Inequality of wealth, when you have massive wealth, and most people are getting poorer, not richer, and there’s massive inequality, what does that mean? It means people who are really wealthy are free to do all kinds of things that other people are not. The freedom to get a really good education, the freedom to go to college. The idea in California that the University of California is letting fewer Californians in who are middle-class, and instead inviting very wealthy folks from out of state and out of the country to take the place of middle-class people. That's a terrible thing. It goes against the very idea of a state university.

These issues have to do with freedom, and they're all over the place, whether you're talking about education, health care, women's issues--and they're not women's issues, they’re people issues; gay issues are not gay issues, they’re freedom issues. They all have to do the same basic idea.

There’s a wealth of fascinating details in your book, but I’d like to pull back and ask you a final big-picture question: What do you want people to take away from this book?
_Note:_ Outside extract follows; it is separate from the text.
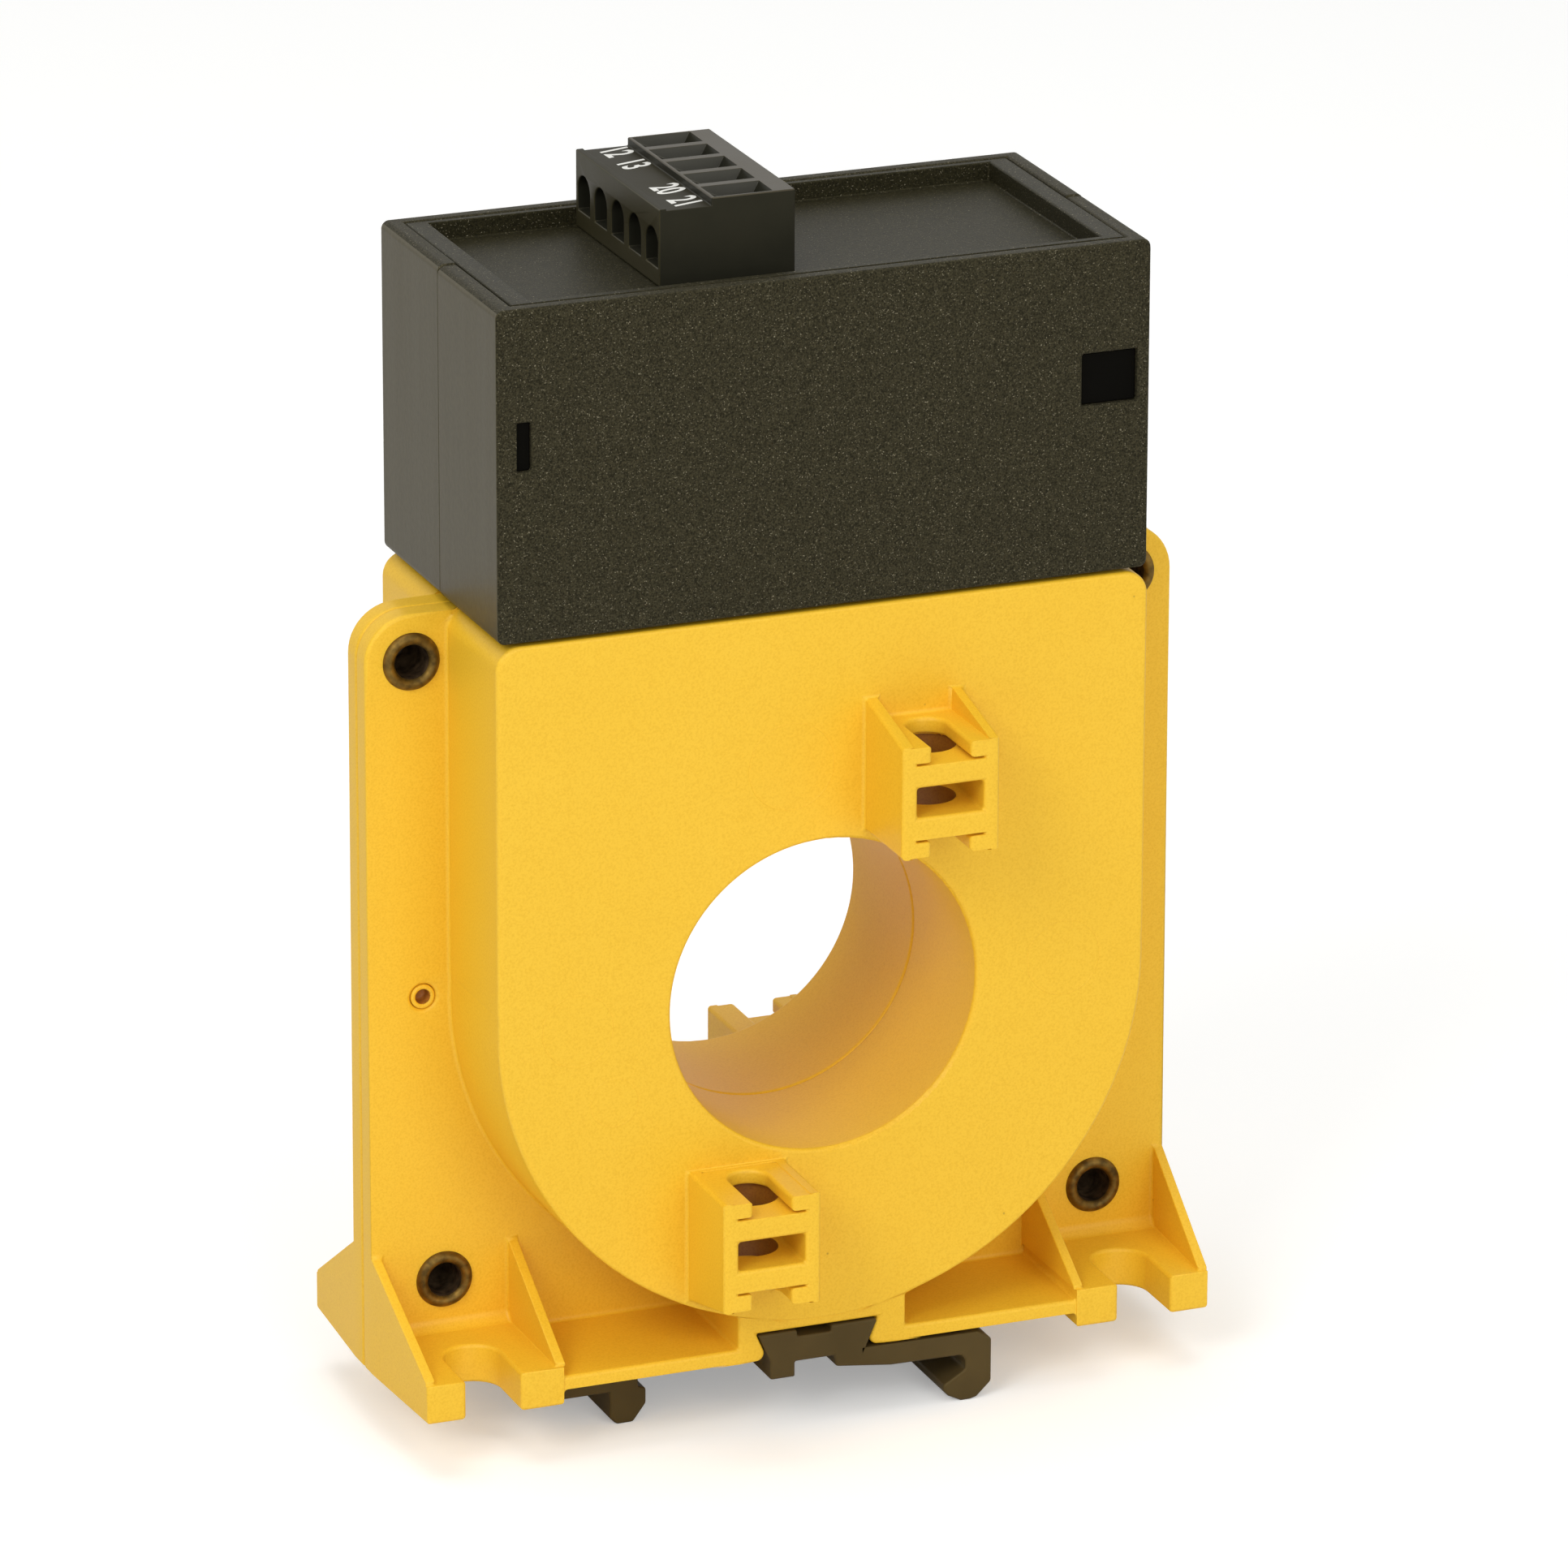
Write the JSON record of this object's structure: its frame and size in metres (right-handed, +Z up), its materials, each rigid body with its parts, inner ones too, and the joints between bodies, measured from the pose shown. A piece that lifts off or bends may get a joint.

I want to leave them with the idea that all language has to do with how people think, that this is about how brains work, and that we have two moral systems going on here; that politics is about that, that language affects it in that way, and that it also has to do with a communication system. You can't do without a system of communication getting those ideas out there all the time, not just at election time. Part of that is the idea that progressives have a lot to say about freedom, and not only a lot to say, but essential things to say about our democracy and about what freedom is, and they can appeal to people in ways that they're not doing now.